** START OF Data segment **
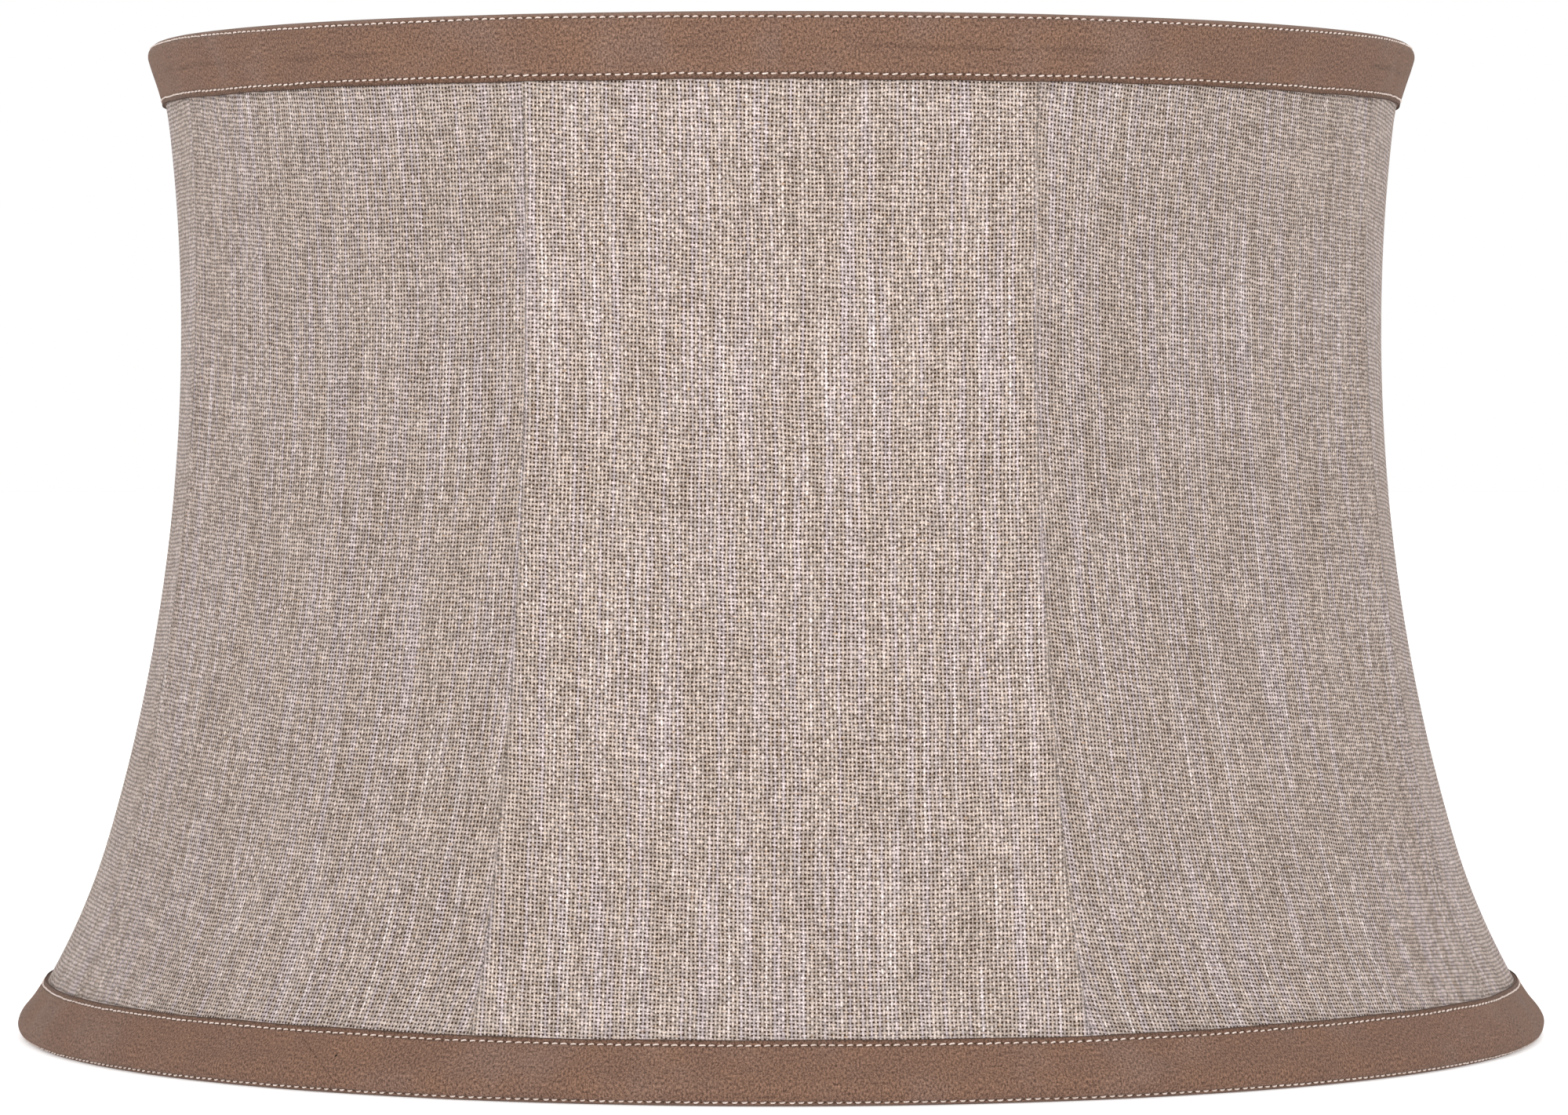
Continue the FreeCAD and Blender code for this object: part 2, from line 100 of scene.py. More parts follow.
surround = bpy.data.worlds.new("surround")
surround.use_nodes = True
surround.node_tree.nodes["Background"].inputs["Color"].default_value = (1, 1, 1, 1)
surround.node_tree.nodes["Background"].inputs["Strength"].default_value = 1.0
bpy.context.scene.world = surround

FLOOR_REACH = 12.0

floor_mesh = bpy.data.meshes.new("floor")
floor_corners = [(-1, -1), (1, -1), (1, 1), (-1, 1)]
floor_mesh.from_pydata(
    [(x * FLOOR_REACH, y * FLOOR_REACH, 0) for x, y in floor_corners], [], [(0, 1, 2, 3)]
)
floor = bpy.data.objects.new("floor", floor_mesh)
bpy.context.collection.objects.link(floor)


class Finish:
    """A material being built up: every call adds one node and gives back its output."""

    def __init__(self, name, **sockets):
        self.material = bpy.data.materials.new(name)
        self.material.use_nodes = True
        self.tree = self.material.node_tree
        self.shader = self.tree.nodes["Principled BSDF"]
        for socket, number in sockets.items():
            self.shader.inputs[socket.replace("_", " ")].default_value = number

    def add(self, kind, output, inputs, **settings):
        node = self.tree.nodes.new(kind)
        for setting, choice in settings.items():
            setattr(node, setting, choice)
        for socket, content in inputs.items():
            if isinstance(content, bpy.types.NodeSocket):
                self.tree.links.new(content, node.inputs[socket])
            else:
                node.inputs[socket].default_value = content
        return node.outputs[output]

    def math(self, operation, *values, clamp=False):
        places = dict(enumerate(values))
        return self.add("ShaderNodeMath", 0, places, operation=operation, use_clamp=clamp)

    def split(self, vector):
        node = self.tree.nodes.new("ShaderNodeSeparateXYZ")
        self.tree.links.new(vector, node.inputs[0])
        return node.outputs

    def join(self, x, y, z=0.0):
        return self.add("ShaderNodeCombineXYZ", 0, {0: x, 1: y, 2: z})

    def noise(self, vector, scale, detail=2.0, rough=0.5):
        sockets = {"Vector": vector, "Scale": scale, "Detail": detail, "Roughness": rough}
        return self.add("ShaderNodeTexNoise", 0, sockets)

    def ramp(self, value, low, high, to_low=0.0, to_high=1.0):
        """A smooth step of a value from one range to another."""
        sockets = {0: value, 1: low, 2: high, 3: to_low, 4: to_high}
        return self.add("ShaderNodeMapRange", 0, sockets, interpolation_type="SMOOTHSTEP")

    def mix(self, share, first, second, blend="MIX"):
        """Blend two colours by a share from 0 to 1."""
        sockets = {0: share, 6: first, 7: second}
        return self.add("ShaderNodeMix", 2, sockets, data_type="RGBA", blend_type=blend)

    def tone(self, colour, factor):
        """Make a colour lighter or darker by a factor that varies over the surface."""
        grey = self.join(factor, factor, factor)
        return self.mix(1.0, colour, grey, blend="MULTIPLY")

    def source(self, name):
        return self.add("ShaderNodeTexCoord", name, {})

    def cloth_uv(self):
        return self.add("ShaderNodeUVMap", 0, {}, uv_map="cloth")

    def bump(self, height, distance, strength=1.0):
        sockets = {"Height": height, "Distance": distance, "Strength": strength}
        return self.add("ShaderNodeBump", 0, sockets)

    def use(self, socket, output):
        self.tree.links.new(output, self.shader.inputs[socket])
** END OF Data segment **
- [Task requirements]: Copy exactly the lines that run from the first line of the data to the line containing "places, operation=operation, use_clamp=clamp)", please, with both ends included and nothing else.

- [Finished task]:
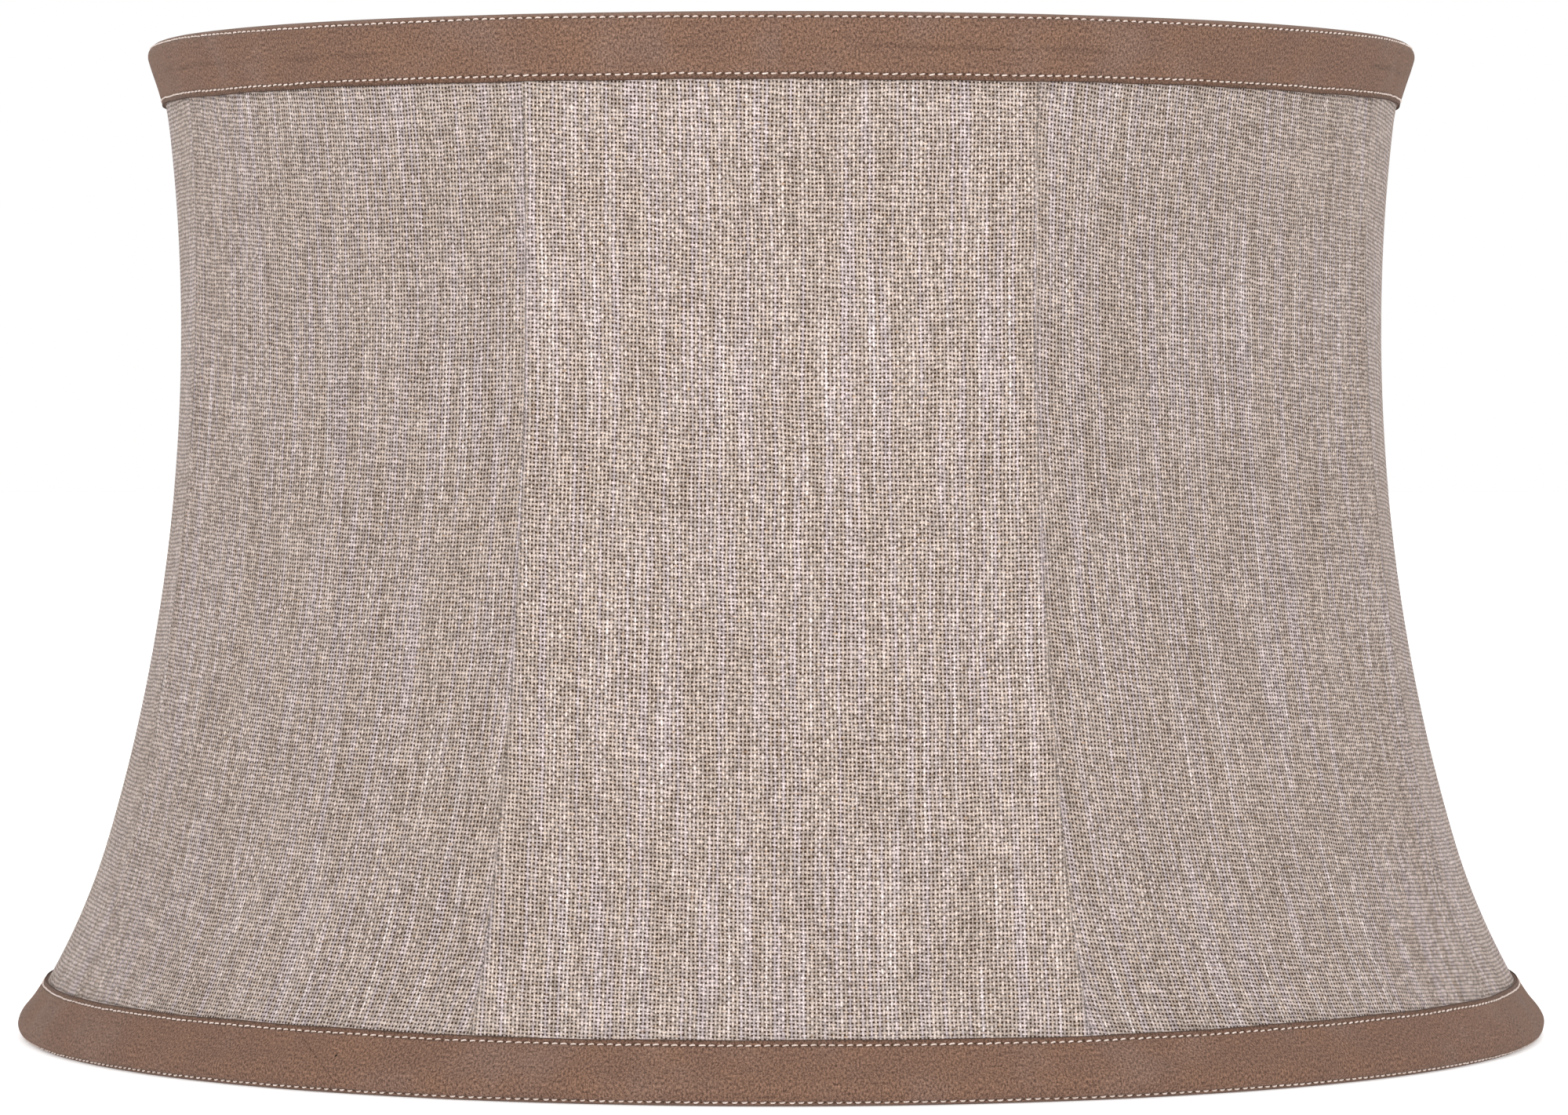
Continue the FreeCAD and Blender code for this object: part 2, from line 100 of scene.py. More parts follow.
surround = bpy.data.worlds.new("surround")
surround.use_nodes = True
surround.node_tree.nodes["Background"].inputs["Color"].default_value = (1, 1, 1, 1)
surround.node_tree.nodes["Background"].inputs["Strength"].default_value = 1.0
bpy.context.scene.world = surround

FLOOR_REACH = 12.0

floor_mesh = bpy.data.meshes.new("floor")
floor_corners = [(-1, -1), (1, -1), (1, 1), (-1, 1)]
floor_mesh.from_pydata(
    [(x * FLOOR_REACH, y * FLOOR_REACH, 0) for x, y in floor_corners], [], [(0, 1, 2, 3)]
)
floor = bpy.data.objects.new("floor", floor_mesh)
bpy.context.collection.objects.link(floor)


class Finish:
    """A material being built up: every call adds one node and gives back its output."""

    def __init__(self, name, **sockets):
        self.material = bpy.data.materials.new(name)
        self.material.use_nodes = True
        self.tree = self.material.node_tree
        self.shader = self.tree.nodes["Principled BSDF"]
        for socket, number in sockets.items():
            self.shader.inputs[socket.replace("_", " ")].default_value = number

    def add(self, kind, output, inputs, **settings):
        node = self.tree.nodes.new(kind)
        for setting, choice in settings.items():
            setattr(node, setting, choice)
        for socket, content in inputs.items():
            if isinstance(content, bpy.types.NodeSocket):
                self.tree.links.new(content, node.inputs[socket])
            else:
                node.inputs[socket].default_value = content
        return node.outputs[output]

    def math(self, operation, *values, clamp=False):
        places = dict(enumerate(values))
        return self.add("ShaderNodeMath", 0, places, operation=operation, use_clamp=clamp)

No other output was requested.